The United Kingdom will celebrate WRD-linked arts, cultural and educational events during its annual Refugee Week, which started yesterday. The focus Monday was in London, where Home Secretary Theresa May welcomed a small group of refugees or former refugees for tea. The six arrived in the UK in different decades over the past 60 years.

UNHCR's office in Strasbourg, France, meanwhile, opens a three-day "living library" in the parliamentary assembly of the Council of Europe. This will gather refugees, asylum-seekers and stateless people who can be borrowed by the public, like a library book, for a limited period of time, during which the "reader" finds out about their history.

The Empire State Building bathed in blue light in honor of World Refugee Day 2011.

And in Sweden's largest and busiest railway station - Stockholm Central - travellers and locals could visit a miniature refugee camp built from tent-shaped cards, and a big UNHCR tent.

The Americas were beginning to wake as this article went to press, but events planned include a concert in the evening at the Kennedy Centre in Washington, DC, by sisters Siham and Iman Hashi. The former Somali refugees form the group "Sweet Rush." An exhibition, "Nowhere People," by award-winning photographer Greg Constantine, is also featured.
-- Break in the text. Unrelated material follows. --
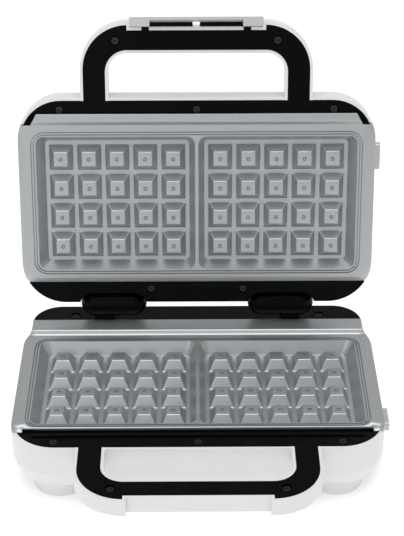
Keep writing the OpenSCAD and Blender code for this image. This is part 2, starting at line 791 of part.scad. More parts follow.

In New York, the landmark Empire State Building was bathed in blue for several hours on the night of Monday. Also in the Big Apple on Monday, senior UNHCR official Udo Janz took part in the Nasdaq closing ceremony.

In neighbouring Canada, a full programme of events will be organized across the country. In Toronto, the CN Tower will be spotlit blue.

In South America, UNHCR Goodwill Ambassador Osvaldo Laport shared a barbecue with refugees at an event in La Boca, Argentina. In Bolivia and Chile, refugees participated in craft fairs and cultural performances together with host communities. Meanwhile, the Uruguayan and Argentine Foreign Ministries organized a joint event to pay tribute to former UNHCR officers, Oldrich Haselman and Guy Prim, who helped save many refugees in the region in the 1970s.